The exercise → Could you copy every line from the material below in which "bodies" appears?
--- Begin Data in this exercise ---
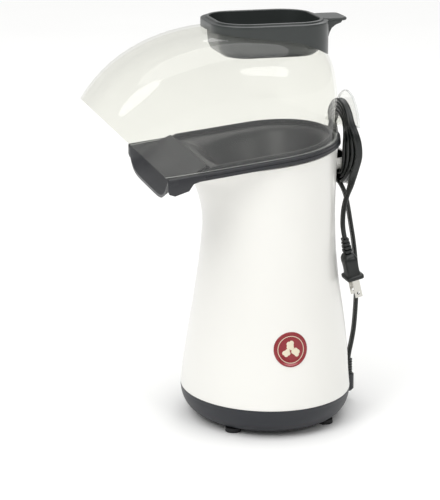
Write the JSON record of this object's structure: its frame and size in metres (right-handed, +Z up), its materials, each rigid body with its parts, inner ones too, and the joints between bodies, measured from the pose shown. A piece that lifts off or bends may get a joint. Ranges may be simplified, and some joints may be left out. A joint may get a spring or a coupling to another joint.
{
  "type": "popcorn maker",
  "caption": "Hot-air popcorn popper with a waisted housing, a chute deck, a clear lift-off hood, a measuring cup in its top and a cord wound on rear hooks.",
  "frame": {"origin": "on the table under the middle of the body's length and width, without the free cord", "axes": "+Z up, -Y the way the spout throws the popcorn, +Y towards the cord hooks, +X the side with the badge"},
  "size_m": [0.165, 0.2462, 0.3556],
  "materials": {
    "housing_white": "moulded, glossy off-white",
    "pan_charcoal": "moulded, fine texture",
    "deck_charcoal": "moulded, satin",
    "hood_clear": "clear polycarbonate, polished",
    "cup_charcoal": "moulded, semi gloss",
    "badge_red": "printed foil under clear lacquer",
    "chamber_aluminium": "deep drawn, anodised",
    "plated_steel": "zinc plated",
    "mica": "pressed mica sheet",
    "heater_wire": "drawn resistance wire",
    "bronze": "sintered bronze",
    "magnet_ferrite": "pressed ferrite",
    "winding": "enamelled copper wire",
    "fan_black": "moulded, glass filled",
    "foot_rubber": "moulded",
    "gasket_felt": "pressed heat resistant fibre",
    "board_green": "laminate with parts",
    "lead_insulation": "extruded",
    "cord_black": "extruded, semi gloss",
    "blade_nickel": "nickel plated brass"
  },
  "bodies": {
    "base": {"base_pan": "pan_charcoal", "foot_front_left": "foot_rubber", "foot_front_right": "foot_rubber", "foot_rear_left": "foot_rubber", "foot_rear_right": "foot_rubber", "base_screws": "plated_steel", "housing": "housing_white", "badge": "badge_red", "chute_tray": "deck_charcoal", "chamber_gasket": "gasket_felt", "chamber_screws": "plated_steel", "popping_chamber": "chamber_aluminium", "heater_shroud": "plated_steel", "heater_frame": "mica", "heating_coil": "heater_wire", "thermostat": "bronze", "thermal_fuse": "plated_steel", "fan_housing": "fan_black", "fan_screws": "plated_steel", "motor_can": "plated_steel", "motor_end_cap": "fan_black", "motor_magnets": "magnet_ferrite", "bush_upper": "bronze", "bush_lower": "bronze", "motor_screws": "plated_steel", "rectifier_board": "board_green", "wiring": "lead_insulation", "strain_relief": "cord_black", "cord_lead": "cord_black", "cord_coil": "cord_black", "cord_tail": "cord_black", "plug_body": "cord_black", "plug_blades": "blade_nickel"},
    "rotor": {"motor_shaft": "plated_steel", "motor_armature": "winding", "fan_impeller": "fan_black", "fan_nut": "plated_steel"},
    "hood": {"hood": "hood_clear"},
    "cup": {"measuring_cup": "cup_charcoal"}
  },
  "joints": [
    {"name": "fan_spin", "type": "hinge", "parent": "base", "child": "rotor", "pos_m": [0, 0.0376, 0.05], "axis": [0, 0, 1], "continuous": true},
    {"name": "hood_lift", "type": "slide", "parent": "base", "child": "hood", "axis": [0, 0, 1], "range_m": [0, 0.12], "deforming": ["cord_coil"]},
    {"name": "cup_lift", "type": "slide", "parent": "hood", "child": "cup", "axis": [0, 0, 1], "range_m": [0, 0.08]}
  ]
}
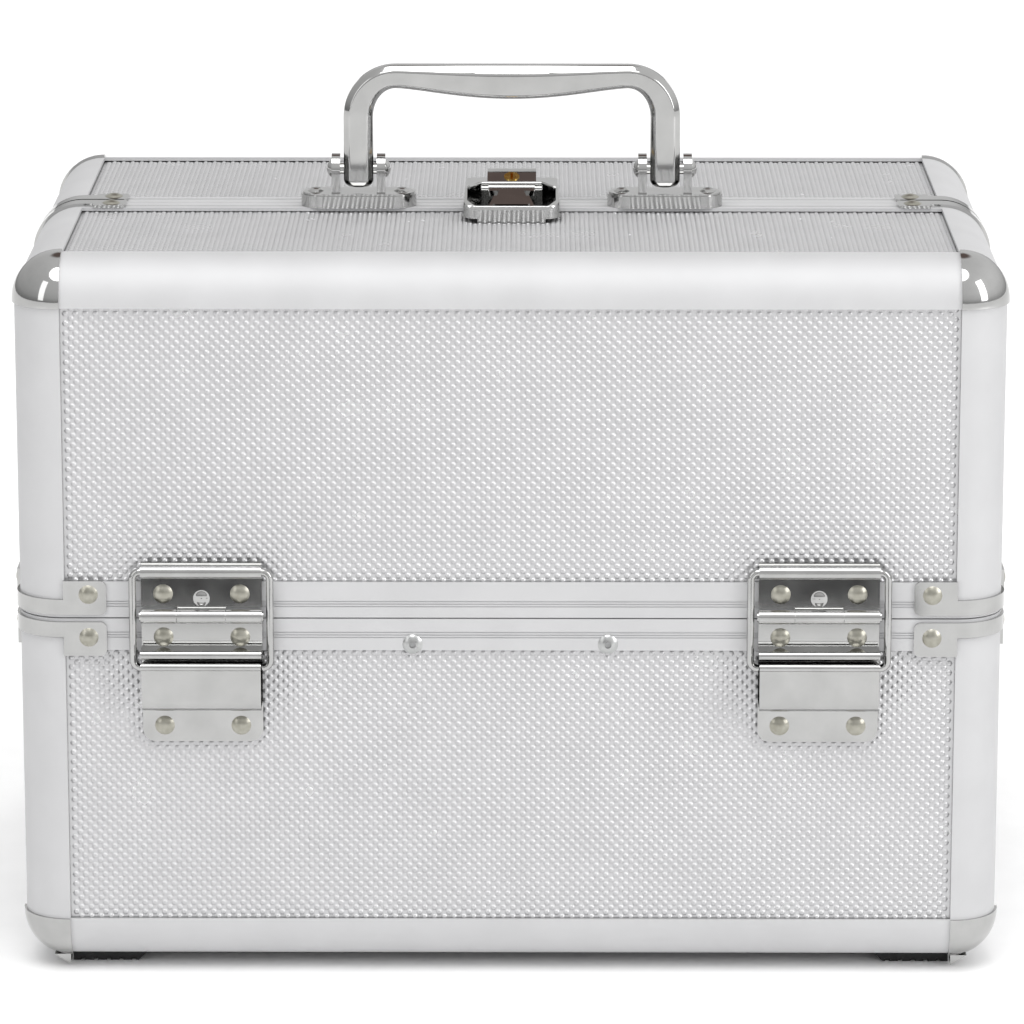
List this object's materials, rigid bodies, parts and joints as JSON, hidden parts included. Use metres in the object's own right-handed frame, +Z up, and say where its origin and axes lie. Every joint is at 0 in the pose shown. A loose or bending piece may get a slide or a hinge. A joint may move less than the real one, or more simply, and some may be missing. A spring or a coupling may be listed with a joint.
{
  "type": "makeup train case",
  "caption": "Boxy cosmetics train case with two outward-opening half lids, rising trays, aluminium edges, chrome corners, ring-stay hinges, folding bail handle and key lock.",
  "frame": {"origin": "centre of the footprint, on the floor under the feet", "axes": "+X along the length to the right, -Y towards the front, +Z up"},
  "size_m": [0.385, 0.2632, 0.3412],
  "materials": {
    "embossed_abs": "embossed metallic silver ABS sheet",
    "edge_aluminium": "satin anodised extrusion",
    "chrome_plate": "polished chrome plate",
    "rivet_nickel": "nickel plated domed rivets",
    "zinc_steel": "zinc plated steel",
    "key_brass": "polished brass",
    "foot_rubber": "black ribbed rubber",
    "tray_plastic": "black moulded ABS",
    "lining": "black woven lining on card"
  },
  "bodies": {
    "lower_case": {"base_wall_boards": "embossed_abs", "base_floor_board": "embossed_abs", "base_lining": "lining", "base_edge_rails": "edge_aluminium", "base_corner_posts": "edge_aluminium", "base_seam_rim": "edge_aluminium", "base_corner_caps": "chrome_plate", "base_seam_brackets": "chrome_plate", "base_bracket_rivets": "rivet_nickel", "lower_hinge_leaves": "chrome_plate", "lower_hinge_rivets": "rivet_nickel", "hinge_pins": "chrome_plate", "pop_rivets": "zinc_steel", "feet": "foot_rubber", "arm_foot_plates": "zinc_steel"},
    "front_lid": {"front_lid_boards": "embossed_abs", "front_lid_lining": "lining", "front_lid_rails": "edge_aluminium", "front_lid_posts": "edge_aluminium", "front_lid_seam_rim": "edge_aluminium", "front_lid_middle_trim": "edge_aluminium", "front_lid_caps": "chrome_plate", "front_lid_brackets": "chrome_plate", "front_lid_rivets": "rivet_nickel", "front_upper_leaves": "chrome_plate", "front_link_studs": "zinc_steel", "handle_plates": "chrome_plate", "handle_pins": "chrome_plate", "handle_screws": "chrome_plate", "lock_body": "chrome_plate"},
    "front_stays": {"front_ring_stays": "chrome_plate"},
    "rear_lid": {"rear_lid_boards": "embossed_abs", "rear_lid_lining": "lining", "rear_lid_rails": "edge_aluminium", "rear_lid_posts": "edge_aluminium", "rear_lid_seam_rim": "edge_aluminium", "rear_lid_middle_trim": "edge_aluminium", "rear_lid_caps": "chrome_plate", "rear_lid_brackets": "chrome_plate", "rear_lid_rivets": "rivet_nickel", "rear_upper_leaves": "chrome_plate", "rear_link_studs": "zinc_steel"},
    "rear_stays": {"rear_ring_stays": "chrome_plate"},
    "handle": {"handle_grip": "chrome_plate"},
    "lock_lever": {"lock_lever": "chrome_plate"},
    "lock_cylinder": {"lock_cylinder": "key_brass"},
    "lock_bolt": {"lock_bolt": "zinc_steel"},
    "front_outer_arms": {"front_arms_outer": "zinc_steel"},
    "front_inner_arms": {"front_arms_inner": "zinc_steel"},
    "front_links": {"front_links": "zinc_steel"},
    "front_lower_tray": {"front_lower_tray": "tray_plastic"},
    "front_upper_tray": {"front_upper_tray": "tray_plastic"},
    "rear_outer_arms": {"rear_arms_outer": "zinc_steel"},
    "rear_inner_arms": {"rear_arms_inner": "zinc_steel"},
    "rear_links": {"rear_links": "zinc_steel"},
    "rear_lower_tray": {"rear_lower_tray": "tray_plastic"},
    "rear_upper_tray": {"rear_upper_tray": "tray_plastic"}
  },
  "joints": [
    {"name": "front_lid_hinge", "type": "hinge", "parent": "lower_case", "child": "front_lid", "pos_m": [0, -0.1234, 0.146], "axis": [1, 0, 0], "range_deg": [0, 90]},
    {"name": "front_stay_hinge", "type": "hinge", "parent": "front_lid", "child": "front_stays", "pos_m": [0, -0.1234, 0.1636], "axis": [1, 0, 0], "range_deg": [-63, 0]},
    {"name": "front_outer_arm_hinge", "type": "hinge", "parent": "lower_case", "child": "front_outer_arms", "pos_m": [0, -0.0954, 0.138], "axis": [1, 0, 0], "range_deg": [0, 70]},
    {"name": "front_inner_arm_hinge", "type": "hinge", "parent": "lower_case", "child": "front_inner_arms", "pos_m": [0, -0.0604, 0.138], "axis": [1, 0, 0], "range_deg": [0, 70]},
    {"name": "front_lower_tray_hinge", "type": "hinge", "parent": "front_outer_arms", "child": "front_lower_tray", "pos_m": [0, -0.07004, 0.19238], "axis": [1, 0, 0], "range_deg": [-70, 0]},
    {"name": "front_upper_tray_hinge", "type": "hinge", "parent": "front_outer_arms", "child": "front_upper_tray", "pos_m": [0, -0.04638, 0.24313], "axis": [1, 0, 0], "range_deg": [-70, 0]},
    {"name": "front_link_hinge", "type": "hinge", "parent": "front_inner_arms", "child": "front_links", "pos_m": [0, -0.04434, 0.17244], "axis": [1, 0, 0], "range_deg": [-88, 0]},
    {"name": "rear_lid_hinge", "type": "hinge", "parent": "lower_case", "child": "rear_lid", "pos_m": [0, 0.1234, 0.146], "axis": [-1, 0, 0], "range_deg": [0, 90]},
    {"name": "rear_stay_hinge", "type": "hinge", "parent": "rear_lid", "child": "rear_stays", "pos_m": [0, 0.1234, 0.1636], "axis": [-1, 0, 0], "range_deg": [-63, 0]},
    {"name": "rear_outer_arm_hinge", "type": "hinge", "parent": "lower_case", "child": "rear_outer_arms", "pos_m": [0, 0.0954, 0.138], "axis": [-1, 0, 0], "range_deg": [0, 70]},
    {"name": "rear_inner_arm_hinge", "type": "hinge", "parent": "lower_case", "child": "rear_inner_arms", "pos_m": [0, 0.0604, 0.138], "axis": [-1, 0, 0], "range_deg": [0, 70]},
    {"name": "rear_lower_tray_hinge", "type": "hinge", "parent": "rear_outer_arms", "child": "rear_lower_tray", "pos_m": [0, 0.07004, 0.19238], "axis": [-1, 0, 0], "range_deg": [-70, 0]},
    {"name": "rear_upper_tray_hinge", "type": "hinge", "parent": "rear_outer_arms", "child": "rear_upper_tray", "pos_m": [0, 0.04638, 0.24313], "axis": [-1, 0, 0], "range_deg": [-70, 0]},
    {"name": "rear_link_hinge", "type": "hinge", "parent": "rear_inner_arms", "child": "rear_links", "pos_m": [0, 0.04434, 0.17244], "axis": [-1, 0, 0], "range_deg": [-88, 0]},
    {"name": "handle_fold", "type": "hinge", "parent": "front_lid", "child": "handle", "pos_m": [0, -0.0044, 0.2991], "axis": [1, 0, 0], "range_deg": [0, 85]},
    {"name": "lever_lift", "type": "hinge", "parent": "front_lid", "child": "lock_lever", "pos_m": [0, -0.01665, 0.2934], "axis": [-1, 0, 0], "range_deg": [0, 45]},
    {"name": "key_turn", "type": "hinge", "parent": "front_lid", "child": "lock_cylinder", "pos_m": [0, -0.00835, 0.2965], "axis": [0, -0.3379, 0.9412], "range_deg": [0, 90]},
    {"name": "bolt_slide", "type": "slide", "parent": "front_lid", "child": "lock_bolt", "axis": [0, 1, 0], "range_m": [0, 0.006]}
  ],
  "couplings": [
    {"joint": "front_stay_hinge", "follows": "front_lid_hinge", "ratio": -0.7},
    {"joint": "front_outer_arm_hinge", "follows": "front_lid_hinge", "ratio": 0.77778},
    {"joint": "front_inner_arm_hinge", "follows": "front_lid_hinge", "ratio": 0.77778},
    {"joint": "front_lower_tray_hinge", "follows": "front_lid_hinge", "ratio": -0.77778},
    {"joint": "front_upper_tray_hinge", "follows": "front_lid_hinge", "ratio": -0.77778},
    {"joint": "front_link_hinge", "follows": "front_lid_hinge", "ratio": -0.96454},
    {"joint": "rear_stay_hinge", "follows": "rear_lid_hinge", "ratio": -0.7},
    {"joint": "rear_outer_arm_hinge", "follows": "rear_lid_hinge", "ratio": 0.77778},
    {"joint": "rear_inner_arm_hinge", "follows": "rear_lid_hinge", "ratio": 0.77778},
    {"joint": "rear_lower_tray_hinge", "follows": "rear_lid_hinge", "ratio": -0.77778},
    {"joint": "rear_upper_tray_hinge", "follows": "rear_lid_hinge", "ratio": -0.77778},
    {"joint": "rear_link_hinge", "follows": "rear_lid_hinge", "ratio": -0.96454},
    {"joint": "key_turn", "follows": "bolt_slide", "rad_per_m": 261.8}
  ]
}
--- End Data in this exercise ---
Solution to the exercise →
Write the JSON record of this object's structure: its frame and size in metres (right-handed, +Z up), its materials, each rigid body with its parts, inner ones too, and the joints between bodies, measured from the pose shown. A piece that lifts off or bends may get a joint. Ranges may be simplified, and some joints may be left out. A joint may get a spring or a coupling to another joint.
  "bodies": {
List this object's materials, rigid bodies, parts and joints as JSON, hidden parts included. Use metres in the object's own right-handed frame, +Z up, and say where its origin and axes lie. Every joint is at 0 in the pose shown. A loose or bending piece may get a slide or a hinge. A joint may move less than the real one, or more simply, and some may be missing. A spring or a coupling may be listed with a joint.
  "bodies": {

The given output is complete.